Aim: Reproduce the first line and every line after it, exactly, through the one containing "# ---- the columns". Leave out the rest.

--- Start ---

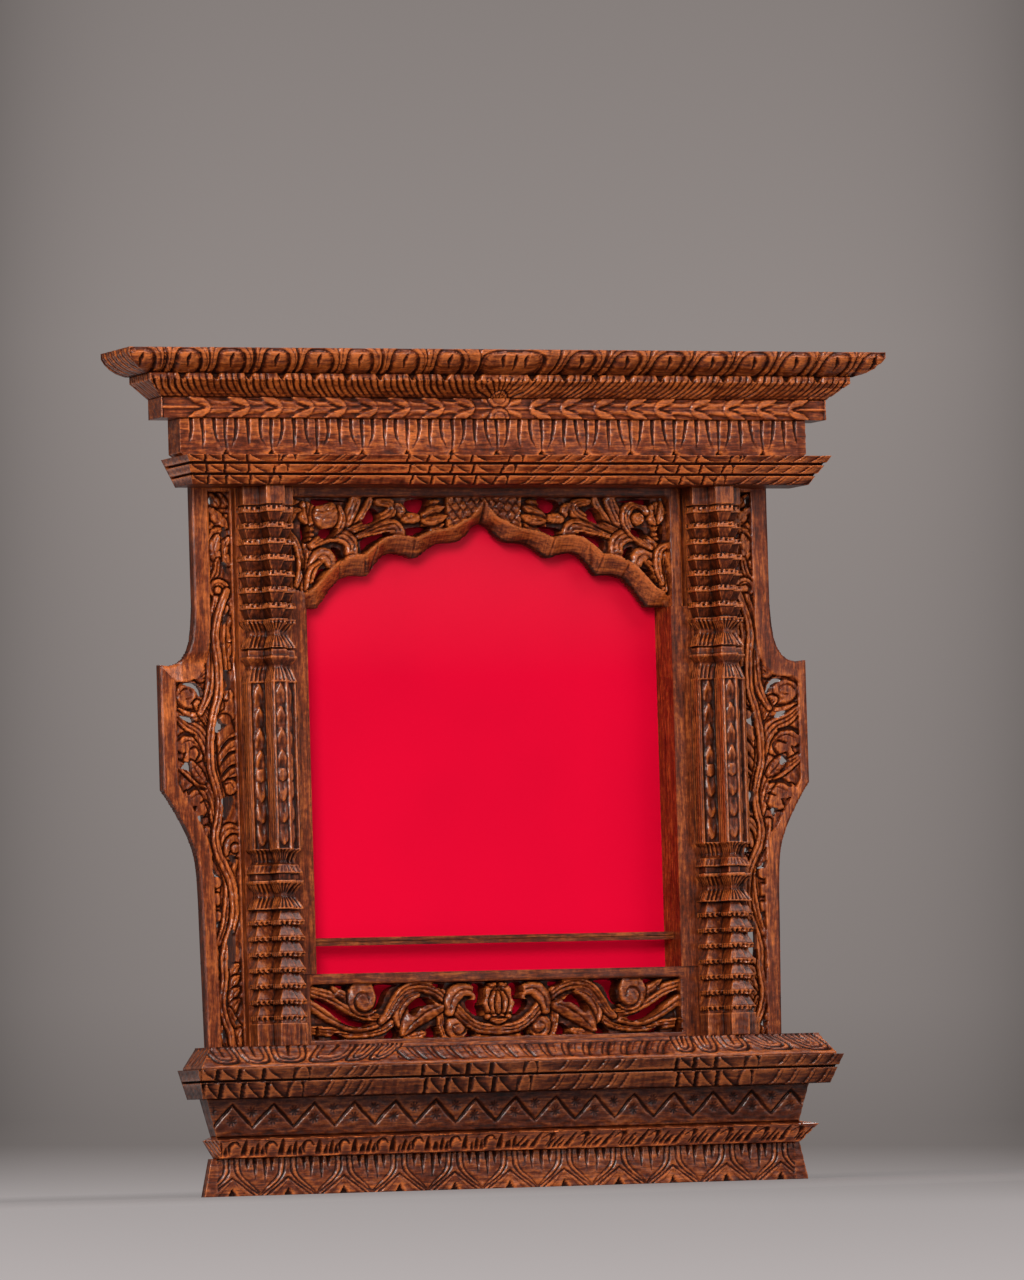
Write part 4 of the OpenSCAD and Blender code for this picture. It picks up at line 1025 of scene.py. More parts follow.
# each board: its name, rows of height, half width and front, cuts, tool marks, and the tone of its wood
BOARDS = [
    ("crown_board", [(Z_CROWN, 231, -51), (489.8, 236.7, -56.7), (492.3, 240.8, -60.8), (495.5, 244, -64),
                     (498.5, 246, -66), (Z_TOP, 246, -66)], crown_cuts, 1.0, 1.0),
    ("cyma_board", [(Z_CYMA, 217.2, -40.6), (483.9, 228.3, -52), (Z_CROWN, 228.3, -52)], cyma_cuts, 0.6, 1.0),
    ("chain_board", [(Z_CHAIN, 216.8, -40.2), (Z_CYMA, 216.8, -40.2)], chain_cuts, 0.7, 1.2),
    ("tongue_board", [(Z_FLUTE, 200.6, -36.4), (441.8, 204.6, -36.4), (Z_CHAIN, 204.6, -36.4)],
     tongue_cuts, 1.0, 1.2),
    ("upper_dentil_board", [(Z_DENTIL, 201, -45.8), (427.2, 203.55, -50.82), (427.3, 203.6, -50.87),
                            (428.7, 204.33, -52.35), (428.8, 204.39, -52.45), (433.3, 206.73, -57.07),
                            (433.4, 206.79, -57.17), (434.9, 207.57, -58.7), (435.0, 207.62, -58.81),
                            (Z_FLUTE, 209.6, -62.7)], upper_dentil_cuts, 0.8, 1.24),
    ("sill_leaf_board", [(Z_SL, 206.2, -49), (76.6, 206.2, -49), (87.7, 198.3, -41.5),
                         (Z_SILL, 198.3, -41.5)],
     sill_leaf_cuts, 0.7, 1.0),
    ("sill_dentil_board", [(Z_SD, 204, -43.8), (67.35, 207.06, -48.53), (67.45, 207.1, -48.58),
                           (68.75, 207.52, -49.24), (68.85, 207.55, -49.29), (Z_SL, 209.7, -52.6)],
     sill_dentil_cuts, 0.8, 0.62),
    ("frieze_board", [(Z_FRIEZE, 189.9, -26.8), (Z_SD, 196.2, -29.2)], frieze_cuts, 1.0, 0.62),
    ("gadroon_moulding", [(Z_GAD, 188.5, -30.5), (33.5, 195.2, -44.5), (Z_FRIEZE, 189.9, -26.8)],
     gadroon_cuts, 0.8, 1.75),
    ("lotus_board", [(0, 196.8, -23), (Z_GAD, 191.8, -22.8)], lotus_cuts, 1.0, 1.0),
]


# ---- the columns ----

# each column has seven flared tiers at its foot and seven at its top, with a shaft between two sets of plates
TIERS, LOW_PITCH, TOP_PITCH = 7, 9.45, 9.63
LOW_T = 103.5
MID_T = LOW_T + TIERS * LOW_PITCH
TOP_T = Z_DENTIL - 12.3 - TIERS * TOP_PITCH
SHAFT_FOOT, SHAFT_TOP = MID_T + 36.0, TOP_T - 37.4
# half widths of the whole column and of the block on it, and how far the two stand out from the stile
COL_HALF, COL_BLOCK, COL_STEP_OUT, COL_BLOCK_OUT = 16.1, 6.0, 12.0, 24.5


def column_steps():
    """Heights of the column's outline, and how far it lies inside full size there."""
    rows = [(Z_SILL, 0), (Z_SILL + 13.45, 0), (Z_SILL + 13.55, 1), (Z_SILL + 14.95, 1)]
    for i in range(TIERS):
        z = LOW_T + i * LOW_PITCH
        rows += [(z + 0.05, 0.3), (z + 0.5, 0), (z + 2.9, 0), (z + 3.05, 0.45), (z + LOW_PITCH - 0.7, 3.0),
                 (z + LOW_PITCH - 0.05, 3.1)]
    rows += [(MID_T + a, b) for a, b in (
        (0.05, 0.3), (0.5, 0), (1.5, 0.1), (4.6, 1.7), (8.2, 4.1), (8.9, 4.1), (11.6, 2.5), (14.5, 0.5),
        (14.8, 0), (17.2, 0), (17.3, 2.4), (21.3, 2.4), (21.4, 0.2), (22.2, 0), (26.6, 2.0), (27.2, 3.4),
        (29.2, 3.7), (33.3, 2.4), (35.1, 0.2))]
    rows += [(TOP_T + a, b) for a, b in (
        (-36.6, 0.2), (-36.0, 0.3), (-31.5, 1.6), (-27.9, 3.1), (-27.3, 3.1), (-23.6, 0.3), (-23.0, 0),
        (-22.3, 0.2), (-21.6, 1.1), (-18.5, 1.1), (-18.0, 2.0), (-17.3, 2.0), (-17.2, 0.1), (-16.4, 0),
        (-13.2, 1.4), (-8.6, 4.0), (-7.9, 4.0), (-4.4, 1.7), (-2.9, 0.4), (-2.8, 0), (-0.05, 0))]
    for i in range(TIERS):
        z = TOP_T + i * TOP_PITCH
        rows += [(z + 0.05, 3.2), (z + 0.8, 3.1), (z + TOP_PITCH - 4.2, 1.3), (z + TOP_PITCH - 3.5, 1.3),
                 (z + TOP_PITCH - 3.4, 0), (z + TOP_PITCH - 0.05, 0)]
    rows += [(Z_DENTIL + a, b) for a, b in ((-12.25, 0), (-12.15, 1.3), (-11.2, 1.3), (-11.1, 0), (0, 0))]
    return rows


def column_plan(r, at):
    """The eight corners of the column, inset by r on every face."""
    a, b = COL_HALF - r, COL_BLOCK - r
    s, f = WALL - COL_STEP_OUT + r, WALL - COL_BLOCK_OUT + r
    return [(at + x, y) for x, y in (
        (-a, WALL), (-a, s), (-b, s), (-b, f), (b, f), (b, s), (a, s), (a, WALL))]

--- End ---

Correct output:
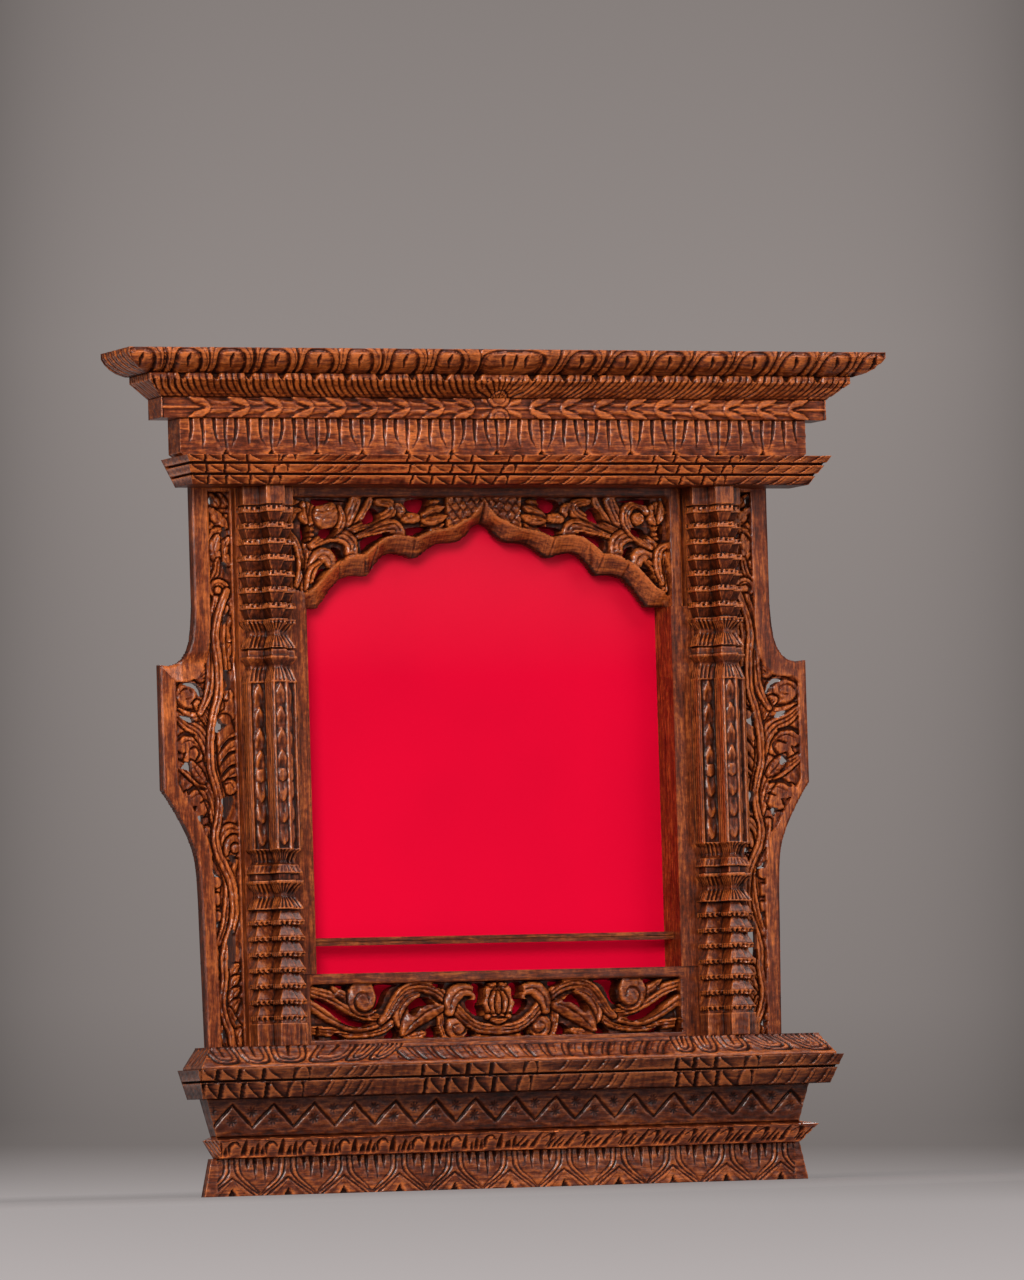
Write part 4 of the OpenSCAD and Blender code for this picture. It picks up at line 1025 of scene.py. More parts follow.
# each board: its name, rows of height, half width and front, cuts, tool marks, and the tone of its wood
BOARDS = [
    ("crown_board", [(Z_CROWN, 231, -51), (489.8, 236.7, -56.7), (492.3, 240.8, -60.8), (495.5, 244, -64),
                     (498.5, 246, -66), (Z_TOP, 246, -66)], crown_cuts, 1.0, 1.0),
    ("cyma_board", [(Z_CYMA, 217.2, -40.6), (483.9, 228.3, -52), (Z_CROWN, 228.3, -52)], cyma_cuts, 0.6, 1.0),
    ("chain_board", [(Z_CHAIN, 216.8, -40.2), (Z_CYMA, 216.8, -40.2)], chain_cuts, 0.7, 1.2),
    ("tongue_board", [(Z_FLUTE, 200.6, -36.4), (441.8, 204.6, -36.4), (Z_CHAIN, 204.6, -36.4)],
     tongue_cuts, 1.0, 1.2),
    ("upper_dentil_board", [(Z_DENTIL, 201, -45.8), (427.2, 203.55, -50.82), (427.3, 203.6, -50.87),
                            (428.7, 204.33, -52.35), (428.8, 204.39, -52.45), (433.3, 206.73, -57.07),
                            (433.4, 206.79, -57.17), (434.9, 207.57, -58.7), (435.0, 207.62, -58.81),
                            (Z_FLUTE, 209.6, -62.7)], upper_dentil_cuts, 0.8, 1.24),
    ("sill_leaf_board", [(Z_SL, 206.2, -49), (76.6, 206.2, -49), (87.7, 198.3, -41.5),
                         (Z_SILL, 198.3, -41.5)],
     sill_leaf_cuts, 0.7, 1.0),
    ("sill_dentil_board", [(Z_SD, 204, -43.8), (67.35, 207.06, -48.53), (67.45, 207.1, -48.58),
                           (68.75, 207.52, -49.24), (68.85, 207.55, -49.29), (Z_SL, 209.7, -52.6)],
     sill_dentil_cuts, 0.8, 0.62),
    ("frieze_board", [(Z_FRIEZE, 189.9, -26.8), (Z_SD, 196.2, -29.2)], frieze_cuts, 1.0, 0.62),
    ("gadroon_moulding", [(Z_GAD, 188.5, -30.5), (33.5, 195.2, -44.5), (Z_FRIEZE, 189.9, -26.8)],
     gadroon_cuts, 0.8, 1.75),
    ("lotus_board", [(0, 196.8, -23), (Z_GAD, 191.8, -22.8)], lotus_cuts, 1.0, 1.0),
]


# ---- the columns ----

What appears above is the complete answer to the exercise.